All that is very interesting, and doubtless true in Botswana, but in the English language (which I cannot help but note the commenter is using), "Botswanan" and "Botswanans" are correct, for one simple reason: "Botswana" is an English word, and follows the rules of English.*
You hear this sort of thing from time to time. I knew someone of Greek parentage who said that "pi" is not properly pronounced as we always do in English, "pie", but "pee", to which I responded, "Well, what's the capital of France?" "Paris," he said, and pronounced it, of course, in the English manner, "par-iss". But if you're following his rule--that a word can only be properly pronounced as it would be in its country of origin--then the capital of France is "par-ee". And you'd better roll that "-r-", too.
"Pi" is properly pronounced "pie". "Detente" doesn't require the accent ("détente"), although you are welcome to use it if you like, and it takes the indefinite artlcle "a", not "une". "Moscow" is spelled that way rather than either the Romanized ("Moskva") or the Cyrillic (approximately "Mockba") versions. All these these things are true in English, because those are English words. Every language does this, English perhaps more so than others if only because it has more adoptees than any other language. A language's users need to talk about place names in other countries, or they find a gap that can be remedied by borrowing a term from another tongue, but they don't import all that tongue's grammatical rules and spelling niceties and pronunciation quirks along with it: they take the word, naturalize it, and then do with it whatever they would do with any of their own words. This is as it should be, and more, it's as it is, always, everywhere. A moment's thought would reveal that it cannot be otherwise: are the speakers of any language expected to memorize every possible form of every word describing every nation and its inhabitants in that country's languages?
*The Wikipedia page for Botswana has this to say:
The official languages of Botswana are English and Setswana. In Setswana prefixes are more important than they are in many other languages. These prefixes include "Bo", which refers to the country, "Ba", which refers to the people, "Mo", which is one person, and "Se" which is the language. For example, the main tribe of Botswana is the Tswana people, hence the name Botswana for its country. The people as a whole are Batswana, one person is a Motswana, and the language they speak is Setswana.

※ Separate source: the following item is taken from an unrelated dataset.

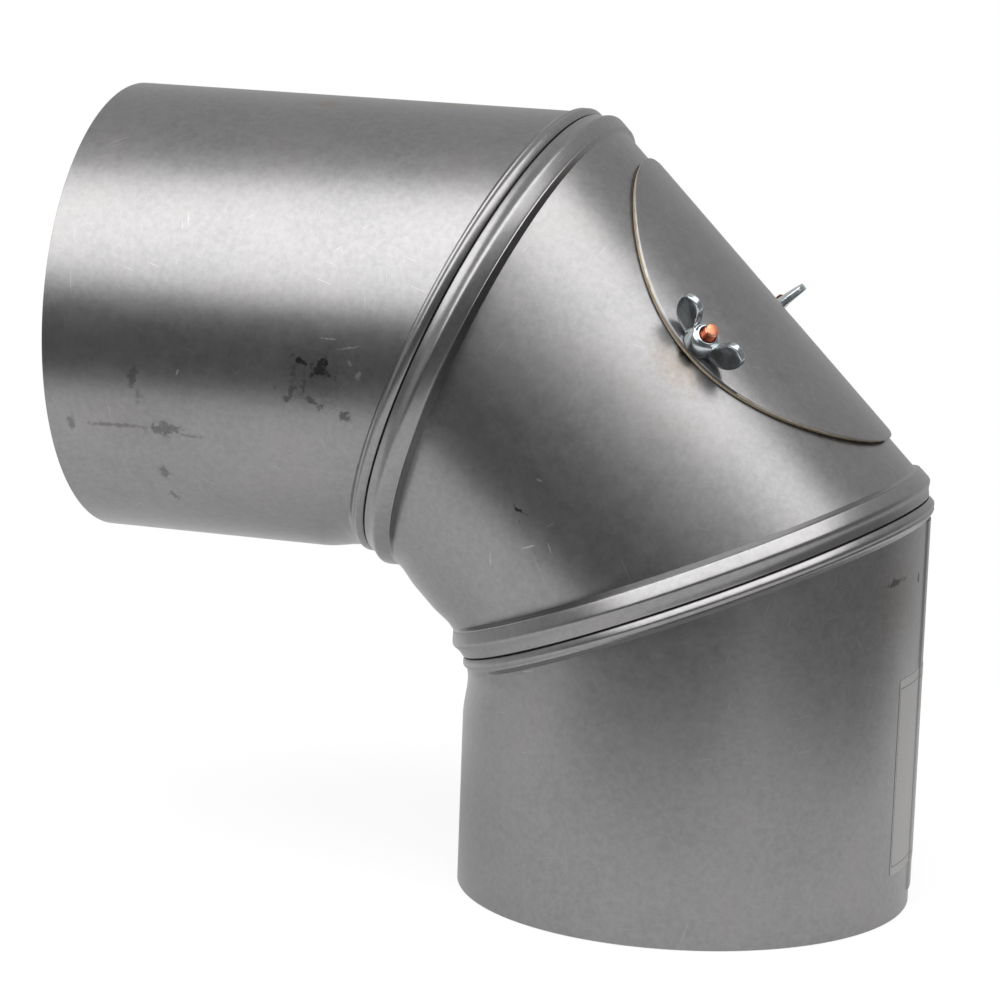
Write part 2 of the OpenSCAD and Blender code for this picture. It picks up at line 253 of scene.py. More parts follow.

This is tremendously interesting, but it has no application to English, of course (though doubtless it is a feature of Botswanan English, since that is one of the country's two official languages and it lives cheek by jowl with Setswana). But living languages are not carved in stone, and it's not inconceivable that such grammatical features could filter into Standard English: if Botswana became globally important and its representatives requested that the country's words be used in news reports, for instance. For now, though, we're following the rules of English, and if you asked pretty much any English speaker outside that country what the language or the people of Botswana were called, you know what they'd answer.